Explore the rule of five in C++ to manage class resources effectively. Understand how to implement copy constructors, copy assignments, destructors, and extend them with move semantics for optimized resource transfers. This lesson helps you handle memory and other resources efficiently while preventing unnecessary copies and ensuring safe class behavior.

Securing resources through the rule of five

To fully understand move semantics, we need to go back to the basics of classes and resource acquisition in C++. One of the basic concepts in C++ is that a class should completely handle its resources. This means that when a class is copied, moved, copy-assigned, move-assigned, or destructed, the class should make sure its resources are handled accordingly. The necessity of implementing these five functions is commonly referred to as the rule of five.

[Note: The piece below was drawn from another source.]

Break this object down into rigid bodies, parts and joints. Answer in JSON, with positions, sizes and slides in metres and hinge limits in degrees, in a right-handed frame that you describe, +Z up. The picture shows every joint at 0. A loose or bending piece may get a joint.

Let's have a look at how the rule of five can be implemented in a class handling an allocated resource. In the Buffer class defined in the following code playground, the allocated resource is an array of floats pointed at by the raw pointer ptr_:

C++ 17
// Rule of five
class Buffer {
public:
// Constructor
Buffer(const std::initializer_list<float>& values)
: size_{values.size()} {
ptr_ = new float[values.size()];
std::copy(values.begin(), values.end(), ptr_);
}
auto begin() const { return ptr_; }
auto end() const { return ptr_ + size_; }
private:
size_t size_{0};
float* ptr_{nullptr};
};

In this case, the handled resource is a block of memory allocated in the constructor of the Buffer ...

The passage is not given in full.